### Stated task:
Your answer should consist only of the lines below from the one with "const wreath = new THREE.Group();" through the one with "zip(*points))), Vector(map(max, zip(*points)))", copied exactly.
## begin Available data
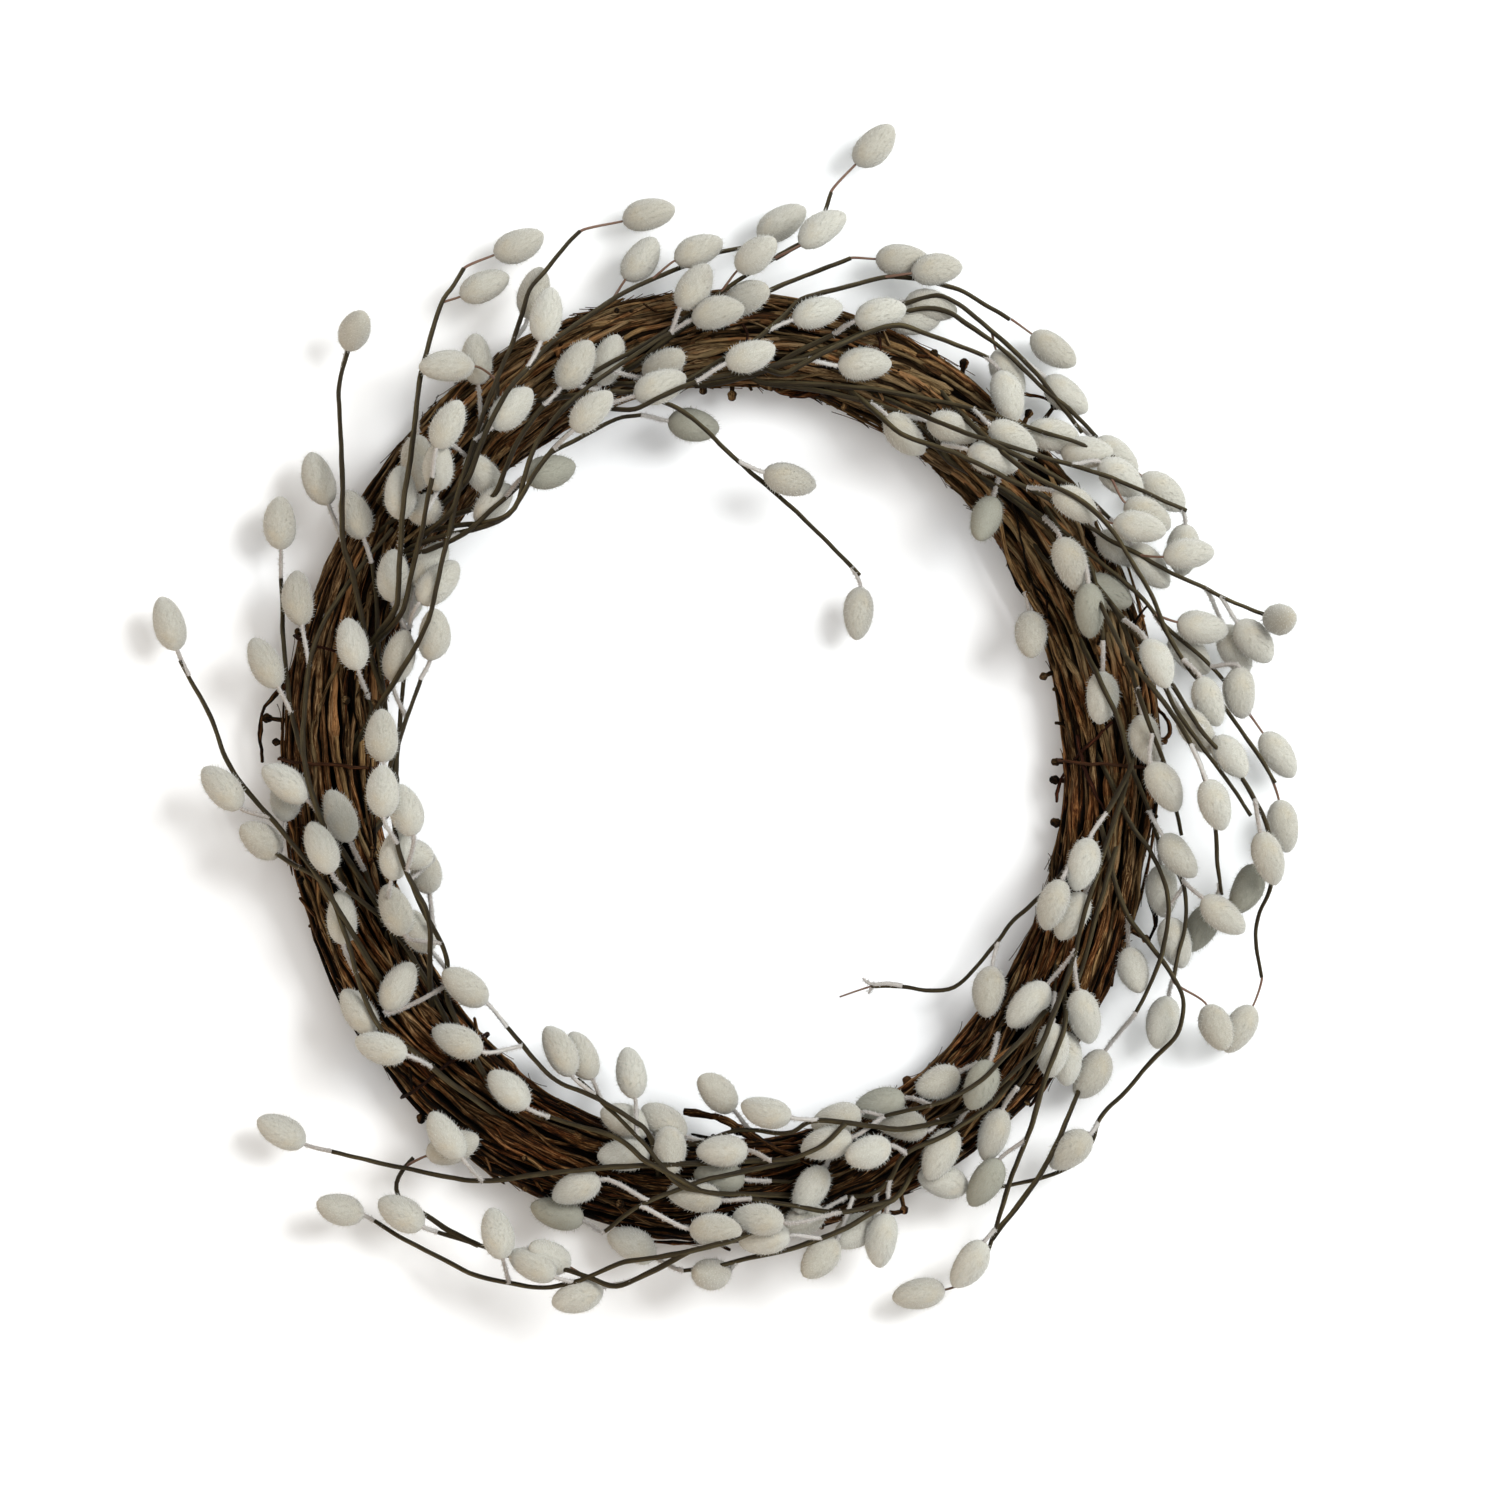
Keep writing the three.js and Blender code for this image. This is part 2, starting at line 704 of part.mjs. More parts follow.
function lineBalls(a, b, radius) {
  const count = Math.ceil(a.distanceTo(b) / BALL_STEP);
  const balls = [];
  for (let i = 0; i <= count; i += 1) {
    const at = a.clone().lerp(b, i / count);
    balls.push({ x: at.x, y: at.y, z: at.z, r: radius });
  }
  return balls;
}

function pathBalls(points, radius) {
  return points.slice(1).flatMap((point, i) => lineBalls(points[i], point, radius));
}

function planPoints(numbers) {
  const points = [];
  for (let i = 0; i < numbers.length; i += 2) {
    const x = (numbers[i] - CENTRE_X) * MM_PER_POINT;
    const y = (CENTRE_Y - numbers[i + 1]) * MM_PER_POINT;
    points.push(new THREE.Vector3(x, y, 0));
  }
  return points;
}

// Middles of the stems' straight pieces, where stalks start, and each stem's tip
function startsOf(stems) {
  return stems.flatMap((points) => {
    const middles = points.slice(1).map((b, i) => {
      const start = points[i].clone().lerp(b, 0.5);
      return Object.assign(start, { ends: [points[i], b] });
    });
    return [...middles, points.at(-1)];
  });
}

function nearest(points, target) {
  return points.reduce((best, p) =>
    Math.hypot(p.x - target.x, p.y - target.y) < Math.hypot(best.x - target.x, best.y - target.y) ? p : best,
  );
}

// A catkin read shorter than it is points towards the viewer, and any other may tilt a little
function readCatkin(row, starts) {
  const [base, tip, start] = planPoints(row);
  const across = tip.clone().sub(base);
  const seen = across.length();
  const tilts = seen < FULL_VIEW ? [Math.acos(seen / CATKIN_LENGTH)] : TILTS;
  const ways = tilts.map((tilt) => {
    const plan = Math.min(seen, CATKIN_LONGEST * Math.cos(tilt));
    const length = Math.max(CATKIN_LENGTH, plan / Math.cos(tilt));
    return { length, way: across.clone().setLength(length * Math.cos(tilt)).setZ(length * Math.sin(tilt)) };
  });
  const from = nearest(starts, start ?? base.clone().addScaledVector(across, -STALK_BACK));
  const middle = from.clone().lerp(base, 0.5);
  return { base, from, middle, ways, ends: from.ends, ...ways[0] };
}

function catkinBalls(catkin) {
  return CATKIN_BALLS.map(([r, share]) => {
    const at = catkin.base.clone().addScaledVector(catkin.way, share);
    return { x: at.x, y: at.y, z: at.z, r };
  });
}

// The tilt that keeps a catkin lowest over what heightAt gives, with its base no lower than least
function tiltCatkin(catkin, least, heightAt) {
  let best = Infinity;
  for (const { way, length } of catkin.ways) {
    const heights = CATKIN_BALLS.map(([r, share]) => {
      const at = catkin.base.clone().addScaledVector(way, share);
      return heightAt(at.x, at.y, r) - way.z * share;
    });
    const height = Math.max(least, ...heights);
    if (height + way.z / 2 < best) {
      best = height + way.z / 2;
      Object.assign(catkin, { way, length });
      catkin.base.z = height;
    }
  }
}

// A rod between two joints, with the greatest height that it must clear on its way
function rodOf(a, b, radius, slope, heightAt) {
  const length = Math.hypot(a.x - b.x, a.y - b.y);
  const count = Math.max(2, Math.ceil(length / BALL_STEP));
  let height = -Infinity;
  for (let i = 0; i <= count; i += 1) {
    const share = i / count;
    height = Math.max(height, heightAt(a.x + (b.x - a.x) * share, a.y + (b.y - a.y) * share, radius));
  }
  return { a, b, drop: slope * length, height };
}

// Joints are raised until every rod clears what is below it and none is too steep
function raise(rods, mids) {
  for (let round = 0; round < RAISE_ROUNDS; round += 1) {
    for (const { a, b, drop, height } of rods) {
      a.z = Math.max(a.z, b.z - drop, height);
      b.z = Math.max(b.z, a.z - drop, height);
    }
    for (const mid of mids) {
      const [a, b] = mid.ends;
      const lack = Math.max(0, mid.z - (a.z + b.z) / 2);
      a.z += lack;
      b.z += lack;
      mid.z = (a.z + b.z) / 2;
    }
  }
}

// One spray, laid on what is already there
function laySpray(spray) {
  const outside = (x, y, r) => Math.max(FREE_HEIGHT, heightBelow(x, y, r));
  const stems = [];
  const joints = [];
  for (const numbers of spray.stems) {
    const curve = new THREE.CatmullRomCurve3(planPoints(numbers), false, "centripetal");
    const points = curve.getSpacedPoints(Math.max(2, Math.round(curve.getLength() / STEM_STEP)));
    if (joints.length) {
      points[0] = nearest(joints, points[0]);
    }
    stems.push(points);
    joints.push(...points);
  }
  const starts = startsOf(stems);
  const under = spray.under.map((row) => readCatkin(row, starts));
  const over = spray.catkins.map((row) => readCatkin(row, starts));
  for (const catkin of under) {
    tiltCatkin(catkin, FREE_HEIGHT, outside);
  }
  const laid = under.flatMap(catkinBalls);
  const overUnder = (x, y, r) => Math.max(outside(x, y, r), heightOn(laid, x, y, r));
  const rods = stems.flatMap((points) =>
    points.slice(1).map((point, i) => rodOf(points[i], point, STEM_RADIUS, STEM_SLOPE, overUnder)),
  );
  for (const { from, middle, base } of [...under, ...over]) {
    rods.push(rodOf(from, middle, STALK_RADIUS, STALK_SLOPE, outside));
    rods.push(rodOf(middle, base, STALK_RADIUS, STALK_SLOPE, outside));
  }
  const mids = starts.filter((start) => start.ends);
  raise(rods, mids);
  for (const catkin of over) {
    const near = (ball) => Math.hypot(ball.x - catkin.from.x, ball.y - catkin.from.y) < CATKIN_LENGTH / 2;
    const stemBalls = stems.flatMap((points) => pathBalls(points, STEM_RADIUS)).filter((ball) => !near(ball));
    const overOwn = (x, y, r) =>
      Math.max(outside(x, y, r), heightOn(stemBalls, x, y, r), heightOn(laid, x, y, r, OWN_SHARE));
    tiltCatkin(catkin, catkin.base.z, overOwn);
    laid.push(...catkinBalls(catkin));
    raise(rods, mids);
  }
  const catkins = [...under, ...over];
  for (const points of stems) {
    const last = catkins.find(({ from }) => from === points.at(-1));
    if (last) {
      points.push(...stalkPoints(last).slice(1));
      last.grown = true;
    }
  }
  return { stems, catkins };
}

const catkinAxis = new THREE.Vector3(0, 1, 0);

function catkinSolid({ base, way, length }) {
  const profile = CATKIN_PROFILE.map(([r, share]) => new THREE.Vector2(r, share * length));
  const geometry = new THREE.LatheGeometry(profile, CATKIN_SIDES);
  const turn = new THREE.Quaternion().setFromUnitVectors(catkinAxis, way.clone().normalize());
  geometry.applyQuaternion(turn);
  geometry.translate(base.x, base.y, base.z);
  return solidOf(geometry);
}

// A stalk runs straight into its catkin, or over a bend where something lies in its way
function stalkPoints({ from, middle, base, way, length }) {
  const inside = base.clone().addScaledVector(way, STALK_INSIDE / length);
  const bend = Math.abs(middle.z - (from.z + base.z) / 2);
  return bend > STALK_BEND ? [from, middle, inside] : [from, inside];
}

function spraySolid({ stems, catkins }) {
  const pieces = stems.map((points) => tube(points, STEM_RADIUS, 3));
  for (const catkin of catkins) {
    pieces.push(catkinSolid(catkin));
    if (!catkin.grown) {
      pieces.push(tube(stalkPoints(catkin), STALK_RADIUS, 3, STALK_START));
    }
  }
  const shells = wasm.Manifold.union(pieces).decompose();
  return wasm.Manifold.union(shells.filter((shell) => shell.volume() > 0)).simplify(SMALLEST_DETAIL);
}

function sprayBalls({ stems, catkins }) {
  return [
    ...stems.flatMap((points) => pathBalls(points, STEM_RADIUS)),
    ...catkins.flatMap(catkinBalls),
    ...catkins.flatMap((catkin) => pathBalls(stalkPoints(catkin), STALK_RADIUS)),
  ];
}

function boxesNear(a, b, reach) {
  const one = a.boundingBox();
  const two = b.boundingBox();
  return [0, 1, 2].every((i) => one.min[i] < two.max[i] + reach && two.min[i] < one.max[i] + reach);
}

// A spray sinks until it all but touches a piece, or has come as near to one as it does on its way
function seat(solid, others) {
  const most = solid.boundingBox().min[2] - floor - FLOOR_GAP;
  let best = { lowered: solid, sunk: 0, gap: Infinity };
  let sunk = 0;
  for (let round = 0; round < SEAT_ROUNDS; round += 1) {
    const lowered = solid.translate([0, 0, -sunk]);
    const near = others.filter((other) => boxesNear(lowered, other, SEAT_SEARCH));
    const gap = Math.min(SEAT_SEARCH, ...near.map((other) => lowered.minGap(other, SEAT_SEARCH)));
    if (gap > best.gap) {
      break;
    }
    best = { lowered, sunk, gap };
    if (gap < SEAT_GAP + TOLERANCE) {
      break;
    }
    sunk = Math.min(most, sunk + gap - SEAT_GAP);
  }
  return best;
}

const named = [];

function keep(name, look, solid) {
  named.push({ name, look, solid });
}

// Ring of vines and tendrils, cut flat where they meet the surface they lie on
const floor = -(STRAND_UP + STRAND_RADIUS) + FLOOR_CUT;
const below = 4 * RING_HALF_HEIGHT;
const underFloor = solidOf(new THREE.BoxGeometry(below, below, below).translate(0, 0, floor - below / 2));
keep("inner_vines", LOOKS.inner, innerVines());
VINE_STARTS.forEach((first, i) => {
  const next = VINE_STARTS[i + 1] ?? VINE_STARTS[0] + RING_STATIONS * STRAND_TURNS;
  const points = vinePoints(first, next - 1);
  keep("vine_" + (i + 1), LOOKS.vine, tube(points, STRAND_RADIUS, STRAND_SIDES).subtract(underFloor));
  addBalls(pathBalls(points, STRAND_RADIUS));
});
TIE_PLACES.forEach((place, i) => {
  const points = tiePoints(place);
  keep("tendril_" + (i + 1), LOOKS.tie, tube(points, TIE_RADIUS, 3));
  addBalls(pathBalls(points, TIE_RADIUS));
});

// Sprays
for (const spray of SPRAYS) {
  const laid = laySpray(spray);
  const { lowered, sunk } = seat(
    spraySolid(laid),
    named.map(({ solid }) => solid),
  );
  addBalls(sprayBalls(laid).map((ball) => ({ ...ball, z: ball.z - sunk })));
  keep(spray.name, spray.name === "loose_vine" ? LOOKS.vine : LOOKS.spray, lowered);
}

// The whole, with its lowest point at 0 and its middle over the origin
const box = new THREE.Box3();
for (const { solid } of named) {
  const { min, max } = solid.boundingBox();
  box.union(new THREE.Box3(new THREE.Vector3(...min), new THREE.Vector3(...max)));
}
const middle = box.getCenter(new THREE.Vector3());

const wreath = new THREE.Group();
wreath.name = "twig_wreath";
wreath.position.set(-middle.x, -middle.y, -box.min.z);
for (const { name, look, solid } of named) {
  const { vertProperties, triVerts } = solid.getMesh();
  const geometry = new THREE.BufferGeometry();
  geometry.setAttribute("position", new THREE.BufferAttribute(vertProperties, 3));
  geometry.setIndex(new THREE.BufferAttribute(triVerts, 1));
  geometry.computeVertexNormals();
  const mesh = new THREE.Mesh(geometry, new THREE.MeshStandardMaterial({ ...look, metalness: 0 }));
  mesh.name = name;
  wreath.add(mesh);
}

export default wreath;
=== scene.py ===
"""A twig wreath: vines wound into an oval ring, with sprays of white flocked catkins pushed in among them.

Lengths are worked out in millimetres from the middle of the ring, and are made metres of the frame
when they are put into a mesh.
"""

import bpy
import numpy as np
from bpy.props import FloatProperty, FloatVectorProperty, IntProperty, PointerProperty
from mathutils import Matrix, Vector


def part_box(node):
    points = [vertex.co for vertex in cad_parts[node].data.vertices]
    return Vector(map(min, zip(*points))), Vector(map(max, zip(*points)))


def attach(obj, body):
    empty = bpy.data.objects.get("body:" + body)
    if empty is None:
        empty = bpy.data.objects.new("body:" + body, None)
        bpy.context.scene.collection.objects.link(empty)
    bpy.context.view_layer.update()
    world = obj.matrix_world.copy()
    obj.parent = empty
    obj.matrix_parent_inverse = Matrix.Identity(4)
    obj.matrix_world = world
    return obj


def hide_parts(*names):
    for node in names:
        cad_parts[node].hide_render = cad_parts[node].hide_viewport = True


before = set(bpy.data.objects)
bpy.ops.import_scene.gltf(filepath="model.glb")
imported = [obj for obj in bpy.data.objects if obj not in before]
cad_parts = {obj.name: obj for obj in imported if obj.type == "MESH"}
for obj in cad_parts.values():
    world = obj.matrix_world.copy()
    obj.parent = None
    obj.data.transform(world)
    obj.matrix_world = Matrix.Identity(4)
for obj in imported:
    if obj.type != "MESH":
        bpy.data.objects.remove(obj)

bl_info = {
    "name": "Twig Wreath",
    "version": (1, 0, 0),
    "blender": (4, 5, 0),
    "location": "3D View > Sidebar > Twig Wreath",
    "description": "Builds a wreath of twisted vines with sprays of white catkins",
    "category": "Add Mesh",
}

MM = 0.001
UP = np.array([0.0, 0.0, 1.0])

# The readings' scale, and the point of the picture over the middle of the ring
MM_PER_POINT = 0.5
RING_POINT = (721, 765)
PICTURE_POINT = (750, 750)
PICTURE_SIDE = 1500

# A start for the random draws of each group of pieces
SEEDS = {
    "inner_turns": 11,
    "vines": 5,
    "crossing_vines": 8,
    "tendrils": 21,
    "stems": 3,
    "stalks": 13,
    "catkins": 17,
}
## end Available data
### Response:
const wreath = new THREE.Group();
wreath.name = "twig_wreath";
wreath.position.set(-middle.x, -middle.y, -box.min.z);
for (const { name, look, solid } of named) {
  const { vertProperties, triVerts } = solid.getMesh();
  const geometry = new THREE.BufferGeometry();
  geometry.setAttribute("position", new THREE.BufferAttribute(vertProperties, 3));
  geometry.setIndex(new THREE.BufferAttribute(triVerts, 1));
  geometry.computeVertexNormals();
  const mesh = new THREE.Mesh(geometry, new THREE.MeshStandardMaterial({ ...look, metalness: 0 }));
  mesh.name = name;
  wreath.add(mesh);
}

export default wreath;
=== scene.py ===
"""A twig wreath: vines wound into an oval ring, with sprays of white flocked catkins pushed in among them.

Lengths are worked out in millimetres from the middle of the ring, and are made metres of the frame
when they are put into a mesh.
"""

import bpy
import numpy as np
from bpy.props import FloatProperty, FloatVectorProperty, IntProperty, PointerProperty
from mathutils import Matrix, Vector


def part_box(node):
    points = [vertex.co for vertex in cad_parts[node].data.vertices]
    return Vector(map(min, zip(*points))), Vector(map(max, zip(*points)))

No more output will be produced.